Discussion in 'Wall St. News' started by wildfirepow, Oct 1, 2009.

  1. Equity versus Credit

    This is the difference between gold and dollars. One is limited and the other is unlimited. Gold and equity are limited. Dollars and credit are unlimited. The two cannot be mixed without a negative outcome for society.

    Imagine two neighbors. Both are unemployed, yet neither are worried about it at the moment. One neighbor has a stash of gold coins. The other has a FICO score of 800. One has equity, the other has credit. For the time being they can each live on what they have. Eventually both will have to get a job, but hopefully you can see the difference.

    Gold Credit?

    In my post, The End of a Currency, I wrote about a perfect gold standard in which there was no monetary inflation and no monetary interest on loans. Someone asked, "why would anyone make a loan in this perfect system?" The simple answer is that they would not.

    The more complicated answer is that savers would not loan their gold in the way we think of loans today, with only a piece of paper obliging the borrower to return the gold plus some interest. And certainly not with a mere piece of paper requiring the return of only the principle. Even if it would be worth more when it was returned, the same positive result could be had by burying one's gold, eliminating risk.

    No, the way that gold would "go to work" in this perfect gold standard is only through equity investment. One man might provide the gold while another would provide the labor and knowledge and together they would share in the profit or loss of the joint venture.

    On a side note, all major religions originally promoted only this kind of economic activity. Loans for a specific nominal return that included interest were forbidden. Christianity called it usury. Judaism called it neshekh, meaning "a bite". And Islam called it riba, meaning "excess or addition".[1][2])

    Which Came First, the Chicken or the Egg?

    Which came first? The greed of the banksters to make usurious loans to the people? Or the demand of the people to borrow frivolous capital for whatever economic activity they chose without sharing profits?

    Adam Smith (1723-1790) taught us that economies emerge as bottom-up spontaneous self-organized order that naturally arises from social interactions, not from top-down bureaucratic design. This is also true of banks.

    Banks emerge in economies because man has the innate desire for a credit-based system in which he can engage his own economic folly at someone else's risk.
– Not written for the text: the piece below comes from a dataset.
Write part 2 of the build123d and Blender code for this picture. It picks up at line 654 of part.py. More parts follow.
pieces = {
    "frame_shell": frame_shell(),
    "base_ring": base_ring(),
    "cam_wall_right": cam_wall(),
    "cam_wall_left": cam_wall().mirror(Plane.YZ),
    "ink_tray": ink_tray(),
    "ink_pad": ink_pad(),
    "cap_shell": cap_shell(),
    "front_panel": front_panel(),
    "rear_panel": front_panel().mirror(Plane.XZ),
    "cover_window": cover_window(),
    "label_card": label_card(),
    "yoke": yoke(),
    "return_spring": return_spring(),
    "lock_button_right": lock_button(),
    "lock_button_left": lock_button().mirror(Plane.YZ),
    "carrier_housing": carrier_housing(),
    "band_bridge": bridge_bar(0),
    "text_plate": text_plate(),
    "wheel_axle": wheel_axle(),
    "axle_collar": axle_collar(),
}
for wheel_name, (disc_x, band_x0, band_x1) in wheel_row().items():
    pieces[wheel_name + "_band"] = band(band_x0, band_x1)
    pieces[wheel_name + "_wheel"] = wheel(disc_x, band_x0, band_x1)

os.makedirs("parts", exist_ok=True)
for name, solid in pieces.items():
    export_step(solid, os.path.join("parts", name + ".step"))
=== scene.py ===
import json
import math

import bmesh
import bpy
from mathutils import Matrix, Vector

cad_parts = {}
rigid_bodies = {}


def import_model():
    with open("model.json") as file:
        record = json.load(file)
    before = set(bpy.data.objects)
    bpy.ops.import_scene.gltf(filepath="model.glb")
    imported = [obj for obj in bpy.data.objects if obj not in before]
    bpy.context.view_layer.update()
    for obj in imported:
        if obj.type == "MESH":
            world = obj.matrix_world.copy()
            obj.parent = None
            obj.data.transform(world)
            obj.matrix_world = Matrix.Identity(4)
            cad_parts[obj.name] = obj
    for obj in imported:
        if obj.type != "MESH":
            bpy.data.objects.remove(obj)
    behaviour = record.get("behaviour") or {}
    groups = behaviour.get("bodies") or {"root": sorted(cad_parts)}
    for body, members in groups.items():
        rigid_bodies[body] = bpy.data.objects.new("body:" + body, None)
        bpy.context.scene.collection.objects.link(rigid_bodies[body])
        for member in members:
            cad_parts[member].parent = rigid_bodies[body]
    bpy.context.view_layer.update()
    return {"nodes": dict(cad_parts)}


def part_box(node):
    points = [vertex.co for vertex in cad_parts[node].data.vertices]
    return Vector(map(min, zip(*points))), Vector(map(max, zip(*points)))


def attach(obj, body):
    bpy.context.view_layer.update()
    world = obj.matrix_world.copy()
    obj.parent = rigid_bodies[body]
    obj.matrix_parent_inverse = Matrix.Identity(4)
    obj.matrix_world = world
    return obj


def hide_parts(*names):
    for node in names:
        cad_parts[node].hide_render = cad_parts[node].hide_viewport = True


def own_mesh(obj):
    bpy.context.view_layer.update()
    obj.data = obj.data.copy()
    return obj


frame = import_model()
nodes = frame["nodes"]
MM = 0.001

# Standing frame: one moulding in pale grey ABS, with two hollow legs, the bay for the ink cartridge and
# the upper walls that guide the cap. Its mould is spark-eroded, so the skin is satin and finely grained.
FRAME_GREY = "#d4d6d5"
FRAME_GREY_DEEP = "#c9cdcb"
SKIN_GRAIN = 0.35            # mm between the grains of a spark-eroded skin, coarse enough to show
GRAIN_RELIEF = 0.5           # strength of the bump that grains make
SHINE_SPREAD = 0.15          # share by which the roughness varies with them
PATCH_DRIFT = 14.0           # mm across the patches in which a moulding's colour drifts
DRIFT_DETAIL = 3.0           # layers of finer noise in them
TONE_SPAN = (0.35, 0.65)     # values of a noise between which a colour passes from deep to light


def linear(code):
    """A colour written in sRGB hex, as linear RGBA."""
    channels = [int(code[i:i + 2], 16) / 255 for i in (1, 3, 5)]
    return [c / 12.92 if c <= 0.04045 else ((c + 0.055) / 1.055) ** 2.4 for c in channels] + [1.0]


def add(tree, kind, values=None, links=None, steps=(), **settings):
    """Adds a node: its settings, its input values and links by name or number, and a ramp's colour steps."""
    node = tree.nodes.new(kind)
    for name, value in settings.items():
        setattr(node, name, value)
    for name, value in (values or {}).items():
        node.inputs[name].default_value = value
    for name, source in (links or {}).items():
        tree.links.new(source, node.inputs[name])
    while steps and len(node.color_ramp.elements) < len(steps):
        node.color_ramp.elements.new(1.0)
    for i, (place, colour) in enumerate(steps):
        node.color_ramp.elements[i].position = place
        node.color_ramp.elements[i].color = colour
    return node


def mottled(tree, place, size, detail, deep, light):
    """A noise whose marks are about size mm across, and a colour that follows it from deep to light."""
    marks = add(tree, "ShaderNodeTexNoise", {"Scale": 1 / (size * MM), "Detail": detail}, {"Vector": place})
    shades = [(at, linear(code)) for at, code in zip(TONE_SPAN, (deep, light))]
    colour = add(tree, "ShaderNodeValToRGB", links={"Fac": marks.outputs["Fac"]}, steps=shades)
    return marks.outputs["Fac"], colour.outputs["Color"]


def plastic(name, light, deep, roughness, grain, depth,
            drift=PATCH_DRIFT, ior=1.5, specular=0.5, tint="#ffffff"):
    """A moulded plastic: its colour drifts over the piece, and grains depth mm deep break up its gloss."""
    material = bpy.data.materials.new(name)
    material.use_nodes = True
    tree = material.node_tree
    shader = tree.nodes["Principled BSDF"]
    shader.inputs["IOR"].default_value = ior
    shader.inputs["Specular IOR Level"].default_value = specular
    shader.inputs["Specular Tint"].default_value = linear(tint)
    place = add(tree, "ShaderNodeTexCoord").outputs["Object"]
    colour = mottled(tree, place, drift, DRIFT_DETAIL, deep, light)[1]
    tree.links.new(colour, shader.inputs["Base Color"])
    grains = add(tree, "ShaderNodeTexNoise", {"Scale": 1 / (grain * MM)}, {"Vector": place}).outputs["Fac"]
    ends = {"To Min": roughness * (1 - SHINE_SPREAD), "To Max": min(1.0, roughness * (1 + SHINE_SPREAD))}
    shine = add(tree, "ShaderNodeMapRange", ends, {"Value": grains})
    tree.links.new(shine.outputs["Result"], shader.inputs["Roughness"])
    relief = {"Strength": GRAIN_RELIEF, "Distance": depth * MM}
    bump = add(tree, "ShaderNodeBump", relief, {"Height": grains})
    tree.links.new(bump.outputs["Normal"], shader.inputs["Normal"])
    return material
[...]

Given pure equity, the individual man will not lend, but still demands to borrow. And as a society, we (rightly or wrongly) end up demanding that the risk of loss is spread far and wide. We say, "don't mind borrowing it, but damned if I'm gonna lose it!" (See: FDIC)

    And with the recent bailout of the banks, it is repelling to think that we are responsible. It is true. We are all, as a society, responsible for the actions taken. It was a foregone conclusion a long time ago. That if losses ever loomed large enough to bring down the system, society at large would end up covering the losses. This is the very nature of the system we have built as a society. A system that sprung up from man's desire to borrow, not from man's desire to lend or steal. That came later.
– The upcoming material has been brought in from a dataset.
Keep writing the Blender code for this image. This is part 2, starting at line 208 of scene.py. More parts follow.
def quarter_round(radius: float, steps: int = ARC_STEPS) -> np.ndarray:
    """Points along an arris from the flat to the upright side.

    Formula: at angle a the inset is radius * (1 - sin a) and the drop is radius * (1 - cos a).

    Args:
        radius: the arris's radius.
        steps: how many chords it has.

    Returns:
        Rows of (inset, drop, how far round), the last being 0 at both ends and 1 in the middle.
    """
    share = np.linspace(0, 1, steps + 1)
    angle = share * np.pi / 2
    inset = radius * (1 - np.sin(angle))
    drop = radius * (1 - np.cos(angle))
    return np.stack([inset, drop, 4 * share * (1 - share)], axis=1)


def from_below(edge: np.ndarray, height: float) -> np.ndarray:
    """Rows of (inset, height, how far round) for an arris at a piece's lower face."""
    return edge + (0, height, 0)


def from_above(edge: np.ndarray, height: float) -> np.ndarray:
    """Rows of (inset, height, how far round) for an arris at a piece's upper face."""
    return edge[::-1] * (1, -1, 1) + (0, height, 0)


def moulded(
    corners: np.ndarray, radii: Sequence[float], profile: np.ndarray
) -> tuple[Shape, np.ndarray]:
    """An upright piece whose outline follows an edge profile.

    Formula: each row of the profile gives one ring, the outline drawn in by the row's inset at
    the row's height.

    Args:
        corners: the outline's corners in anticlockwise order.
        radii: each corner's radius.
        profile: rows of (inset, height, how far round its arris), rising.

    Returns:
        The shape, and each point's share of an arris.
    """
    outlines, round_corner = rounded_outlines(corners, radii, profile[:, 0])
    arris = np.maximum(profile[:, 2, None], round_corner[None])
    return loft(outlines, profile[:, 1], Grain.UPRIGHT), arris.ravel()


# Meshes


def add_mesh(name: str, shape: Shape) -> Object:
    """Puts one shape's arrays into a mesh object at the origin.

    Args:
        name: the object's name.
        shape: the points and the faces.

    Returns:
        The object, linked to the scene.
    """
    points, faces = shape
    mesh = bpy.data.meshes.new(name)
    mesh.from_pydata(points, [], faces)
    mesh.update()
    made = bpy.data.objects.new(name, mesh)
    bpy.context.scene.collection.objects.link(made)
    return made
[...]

    I do not make these statements in support of the bankers or the bailouts. I find them just as revolting as the next guy. But as a pragmatist, I am looking for a realistic explanation of what is happening.

    Inflation

    As a credit-based system emerges along side an equity-based monetary system, all kinds of problems arise for society, not the least of which is inflation. The interest portion of all loans requires growth in the money supply over time. And on a large economic scale, this growth can be quite substantial.

    As the lenders' credit-paper notes are "seasoned" over time they begin to circulate as near-money at a discount to the original equity they represented. And as the "money supply" grows, so does the disparity of value between credit and equity. At first, governments always keep the two tied at par through legal tender laws, but this only drives real equity into hiding and credit must expand even faster to cover the loss of equity from the monetary system. But sooner or later the credit portion must be devalued against the equity portion and ultimately, the link between the two is severed.
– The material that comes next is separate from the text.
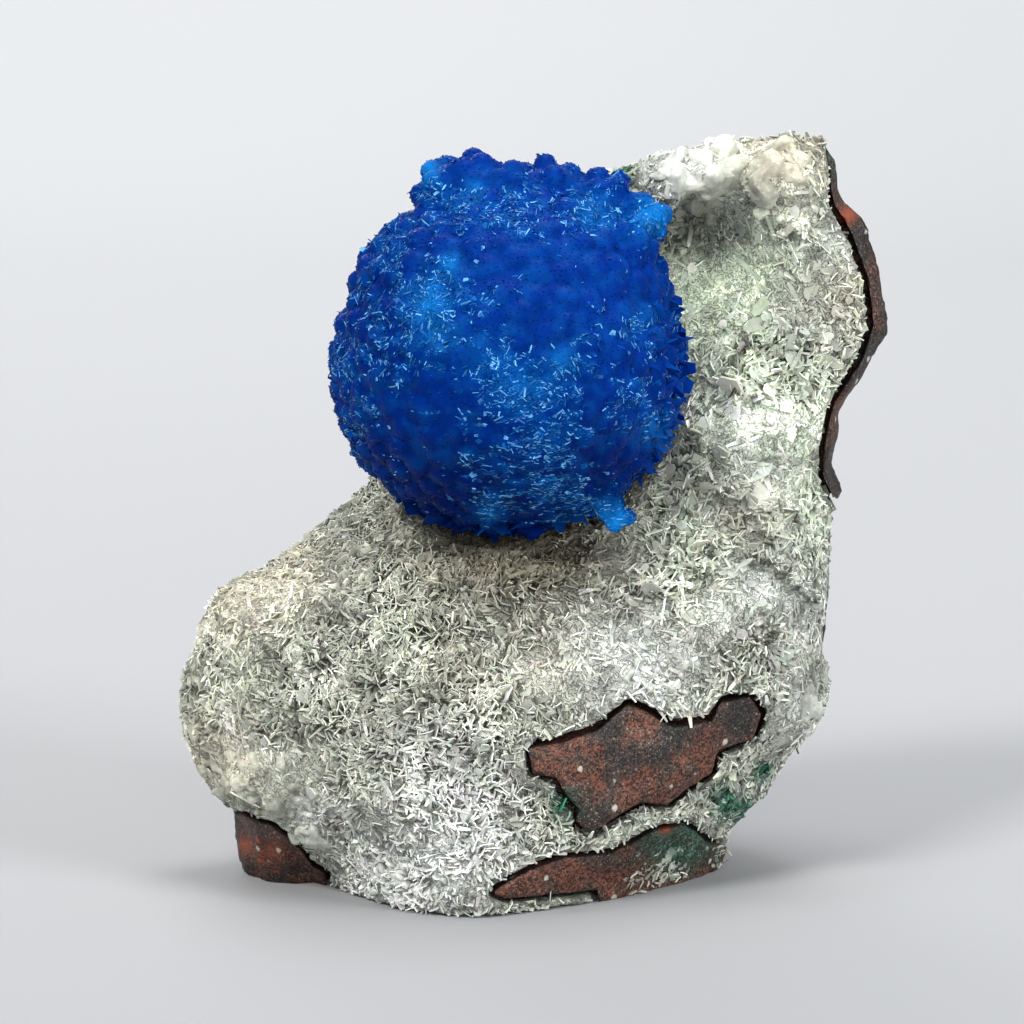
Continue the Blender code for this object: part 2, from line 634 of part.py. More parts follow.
def pits(name, stone):
    """Gas bubbles of the lava that the break opened, on the back and the sides."""
    rng = random.Random(SEED + 9)
    bm = bmesh.new()
    bm.from_mesh(stone.data)
    surface = BVHTree.FromBMesh(bm)
    bm.clear()
    placed = []
    while len(placed) < PIT_COUNT:
        spot = Vector((rng.uniform(-18, 19), 0, rng.uniform(2, 40)))
        slant = Vector((rng.uniform(-0.6, 0.6), -1, rng.uniform(-0.3, 0.5))).normalized()
        hit, _, _, _ = surface.ray_cast((spot - slant * 30) * MM, slant)
        if hit is None or hit.y < 5.0 * MM:
            continue
        if any((hit - other).length < 4.2 * MM for other in placed):
            continue
        placed.append(hit)
        radius = rng.uniform(*PIT_SIZES)
        place = Matrix.Translation(hit - slant * radius * 0.3 * MM)
        place @= Matrix.Diagonal((1.0, 0.8, rng.uniform(0.6, 1.0), 1.0))
        bmesh.ops.create_icosphere(bm, subdivisions=1, radius=radius * MM, matrix=place)
    return new_object(name, bm)


def make_ball():
    ball = crystal_ball("cavansite_ball", *BALL, TIP_PITCH, TIP_HEIGHT, SEED + 5)
    for number, (centre, radii) in enumerate(TIERS):
        tier = crystal_ball("tier", centre, radii, TIP_PITCH, TIP_HEIGHT, SEED + 6 + number)
        boolean(ball, tier, "UNION", "MANIFOLD")
    for number, (centre, radius) in enumerate(KNOBS):
        knob = crystal_ball("knob", centre, [radius] * 3, KNOB_PITCH, KNOB_TIPS, SEED + 20 + number)
        boolean(ball, knob, "UNION", "MANIFOLD")
    keep_largest_island(ball)
    finish_material(ball, (0.01, 0.09, 0.42), 0.3)
    return ball


def make_crust():
    crust = pillow("stilbite_crust")
    rng = random.Random(SEED + 3)
    for add in (add_fans, add_blades, add_lumps):
        add(crust, rng)
    boolean(crust, crust_block("crust_block"), "INTERSECT", "MANIFOLD")
    for outline in (FOOT_PATCH, LUMP_PATCH):
        boolean(crust, prism("bare", outline), "DIFFERENCE", "MANIFOLD")
    boolean(crust, ball_socket("socket"), "DIFFERENCE", "MANIFOLD")
    keep_largest_island(crust)
    finish_material(crust, (0.62, 0.64, 0.56), 0.35)
    return crust


def make_matrix():
    matrix = pillow("basalt_matrix")
    boolean(matrix, pits("pits", matrix), "DIFFERENCE")
    cutter = crust_block("crust_cutter", BED_GAP)
    for outline in (FOOT_PATCH, LUMP_PATCH):
        boolean(cutter, prism("kept", offset_outline(outline, -GAP)), "DIFFERENCE")
    boolean(matrix, cutter, "DIFFERENCE")
    boolean(matrix, ball_socket("socket"), "DIFFERENCE")
    keep_largest_island(matrix)
    finish_material(matrix, (0.13, 0.07, 0.05), 0.8)
    return matrix


def stand_at_origin(parts):
    """Move the pieces together so that the middle of their box is over the origin."""
    points = np.array([vert.co for part in parts for vert in part.data.vertices])
    low, high = points.min(axis=0), points.max(axis=0)
    shift = Vector((-(low[0] + high[0]) / 2, -(low[1] + high[1]) / 2, -low[2]))
    for part in parts:
        part.data.transform(Matrix.Translation(shift))


def main():
    for obj in list(bpy.data.objects):
        bpy.data.objects.remove(obj)
    parts = (make_matrix(), make_crust(), make_ball())
    stand_at_origin(parts)
    for part in parts:
        print(part.name, len(part.data.polygons), "faces")


main()
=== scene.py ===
import math

import bpy
import numpy as np
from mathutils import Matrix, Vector, noise
from mathutils.bvhtree import BVHTree


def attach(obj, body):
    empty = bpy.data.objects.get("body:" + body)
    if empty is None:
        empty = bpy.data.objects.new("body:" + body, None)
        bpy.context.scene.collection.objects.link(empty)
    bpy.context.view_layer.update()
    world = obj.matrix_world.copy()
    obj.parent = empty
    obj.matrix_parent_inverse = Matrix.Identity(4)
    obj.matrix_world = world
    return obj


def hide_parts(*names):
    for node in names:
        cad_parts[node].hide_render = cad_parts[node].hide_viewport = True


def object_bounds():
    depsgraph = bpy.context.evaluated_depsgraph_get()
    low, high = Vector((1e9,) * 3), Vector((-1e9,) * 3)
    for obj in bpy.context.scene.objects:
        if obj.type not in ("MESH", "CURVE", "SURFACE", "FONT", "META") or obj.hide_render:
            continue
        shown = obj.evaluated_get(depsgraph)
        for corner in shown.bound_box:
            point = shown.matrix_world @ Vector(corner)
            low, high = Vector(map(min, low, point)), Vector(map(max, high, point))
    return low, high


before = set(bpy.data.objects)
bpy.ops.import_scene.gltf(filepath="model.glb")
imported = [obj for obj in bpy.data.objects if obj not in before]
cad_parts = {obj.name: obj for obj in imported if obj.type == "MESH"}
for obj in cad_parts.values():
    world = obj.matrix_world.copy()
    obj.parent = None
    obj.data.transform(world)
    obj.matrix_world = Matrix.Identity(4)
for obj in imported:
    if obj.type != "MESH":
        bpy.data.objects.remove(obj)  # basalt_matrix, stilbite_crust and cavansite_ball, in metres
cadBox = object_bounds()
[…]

    Society as a whole decides what society's official money is. And once the link between credit and equity is stretched to the breaking point, credit alone is declared to be official money. Thus begins the ultimate unrestrained inflation.

    Complete article-: http://www.silverbearcafe.com/private/09.09/goodbye.html
     
  2. the1

    the1

    Good article but it doesn't state anything new. The Day of Reckoning is out there but when? No one knows. The current monopoly money system will probably be replaced with another one before the Day of Reckoning occurs. In the meantime, enjoy high unemployment and get your card out and go shopping.
     
  3. The full article is too long and cannot be posted in forum so I have shorten it. Read website url for complete article.
     
  4. Yup... it's a paradigm shift, the world as we know it will be completely different, wall street will no longer exist.. blaaaah blaaaaah blaaaah blahhhhh

    What garbage
     
  5. No one knows where Bush's Trillions in TARP funds has gone.

    Every guy prior to the crash in wall st. is still playing the same game of musical chairs

    Ratings agencies are still lying

    The products from mainstream financial news media are still best used as kitty litter

    A $1000 campaign contribution allows you to author your own little congressional rider.


    Democracy has been for sale.

    Right now the highest bidder is Wall St.

    The Illiterati may hoop and holler, but will continue re-electing their favorite imbecile to congress. They haven't learned anything new. What they need is another Bush.
     
  6. There is no day of reckoning because successive generations will continue to print money, extend credit, and believe in whatever fantasy it is that drives the economy of that era. The most that happens is an occasional correction, and even that is soon forgotten wit the fantasy and lure of "easy money" through long term investing.
     
  7. Additonally, the American govenrment continues to drug its' citizens into submission and slumber through fast food, 250 cable tv channels, fashion chic, unsustainable long term credit plans, BMWs, Mercedes, and all so that companies like Haliburton and others can milk the economy and reap huge profits for the privileged few.
    And no, I am not an extremist raghead in a third world country.
     
  8. Stock markets attract new investors by displaying "unrealized gains". Old investors earn money from new investor's money. Stock markets are the biggest ponzi in disguise.
     
  9. You just demonstrated your lack of education.
     
  10. You do not have to be educated to understand the stock markets. Everybody knows what goes on in stock markets.